> Problem: Print verbatim the opening line of the material and every subsequent line through the one containing "0.6, 0.012, 0.9)".
------ Recorded data
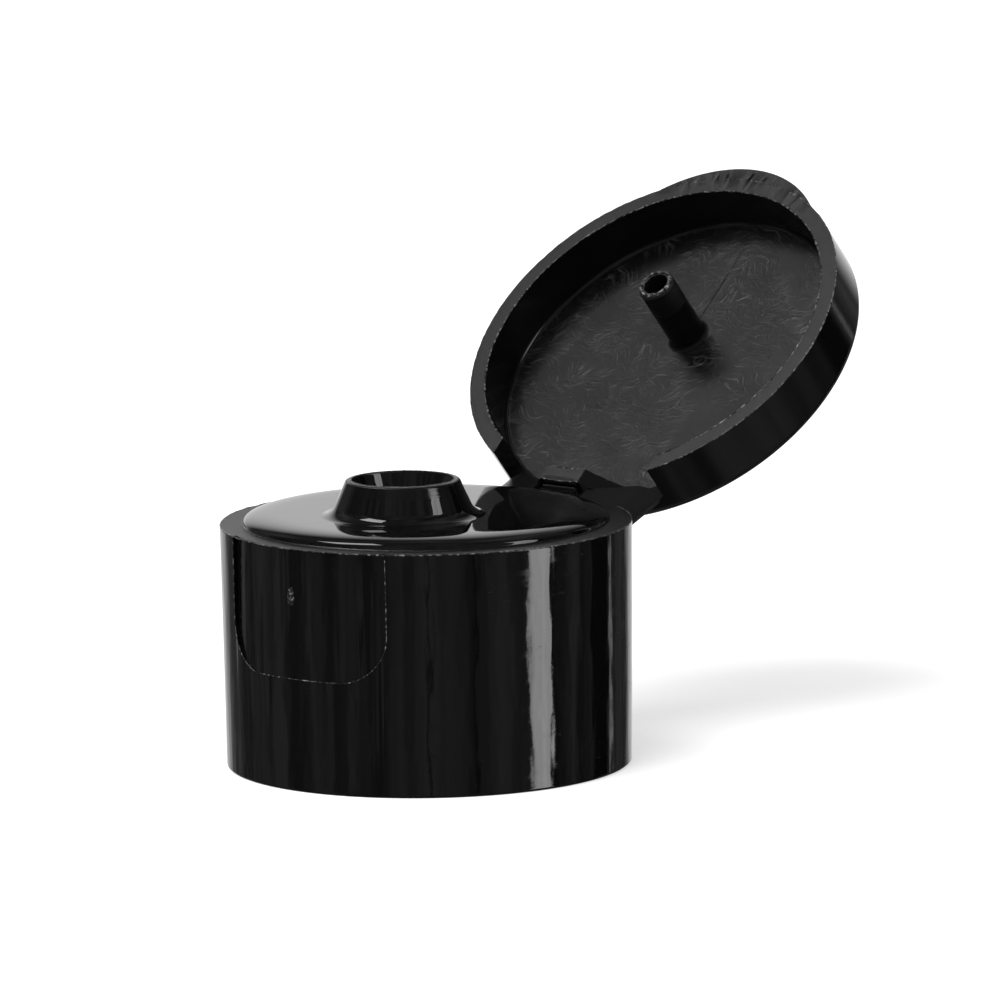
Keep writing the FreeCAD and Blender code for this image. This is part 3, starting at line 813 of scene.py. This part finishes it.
card("strip_box", glow("strip box", 8.0, 0.3), VIEW + 66, 8, 0.6, 0.17, 0.75)
card("window_box", glow("window box", 7.0), VIEW - 95, 64, 0.6, 0.22, 0.22)
black = glow("black card", 0.0)
card("black_upright_1", black, VIEW + 0.5, -8, 0.6, 0.012, 0.7)
card("black_upright_2", black, VIEW + 26.5, -2, 0.6, 0.02, 0.5)
card("black_upright_3", black, VIEW + 113, -5, 0.6, 0.17, 0.9)
card("white_upright", glow("white upright", 1.2), VIEW + 125, -5, 0.6, 0.012, 0.9)

world = bpy.data.worlds.new("surround")
bpy.context.scene.world = world
world.use_nodes = True
tree = world.node_tree
background = tree.nodes["Background"]
background.inputs["Color"].default_value = (1, 1, 1, 1)
path = tree.nodes.new("ShaderNodeLightPath")
strength = None
for kind in ("Is Camera Ray", "Is Glossy Ray", "Is Transmission Ray"):
    node = tree.nodes.new("ShaderNodeMath")
    node.operation = "MAXIMUM"
    tree.links.new(path.outputs[kind], node.inputs[0])
    node.inputs[1].default_value = 0.55
    if strength:
        tree.links.new(strength, node.inputs[1])
    strength = node.outputs[0]
tree.links.new(strength, background.inputs["Strength"])


def lamp(name, azimuth, elevation, distance, size, power):
    """A soft box, facing the cap."""
    light = bpy.data.lights.new(name, "AREA")
    light.shape = "RECTANGLE"
    light.size, light.size_y = size
    light.energy = power
    made = bpy.data.objects.new(name, light)
    made.location = MIDDLE + toward(azimuth, elevation) * distance
    made.rotation_mode = "QUATERNION"
    made.rotation_quaternion = toward(azimuth, elevation).to_track_quat("Z", "Y")
    made.visible_glossy = False
    bpy.context.scene.collection.objects.link(made)


lamp("overhead", VIEW - 50, 60, 0.7, (0.5, 0.5), 4.0)

camera = bpy.data.objects.new("camera", bpy.data.cameras.new("camera"))
camera.location = (0.478976, -0.567497, 0.139123)
camera.rotation_euler = [math.radians(angle) for angle in (80.748, 0.8695, 39.628)]
camera.data.lens = 393.6
camera.data.sensor_width = 36
camera.data.clip_start = 0.01
camera.data.clip_end = 100
bpy.context.scene.collection.objects.link(camera)
bpy.context.scene.camera = camera
bpy.context.scene.view_settings.view_transform = "Standard"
------------
> Answer for the task:
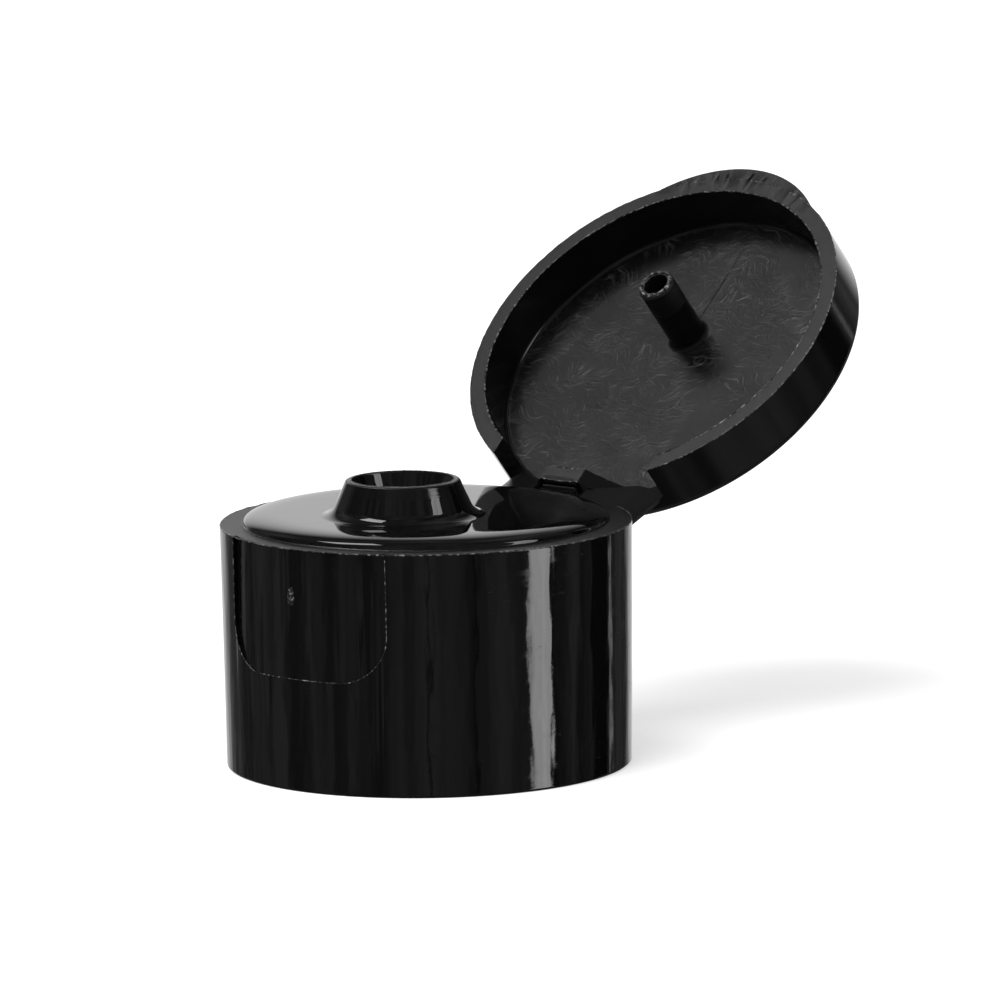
Keep writing the FreeCAD and Blender code for this image. This is part 3, starting at line 813 of scene.py. This part finishes it.
card("strip_box", glow("strip box", 8.0, 0.3), VIEW + 66, 8, 0.6, 0.17, 0.75)
card("window_box", glow("window box", 7.0), VIEW - 95, 64, 0.6, 0.22, 0.22)
black = glow("black card", 0.0)
card("black_upright_1", black, VIEW + 0.5, -8, 0.6, 0.012, 0.7)
card("black_upright_2", black, VIEW + 26.5, -2, 0.6, 0.02, 0.5)
card("black_upright_3", black, VIEW + 113, -5, 0.6, 0.17, 0.9)
card("white_upright", glow("white upright", 1.2), VIEW + 125, -5, 0.6, 0.012, 0.9)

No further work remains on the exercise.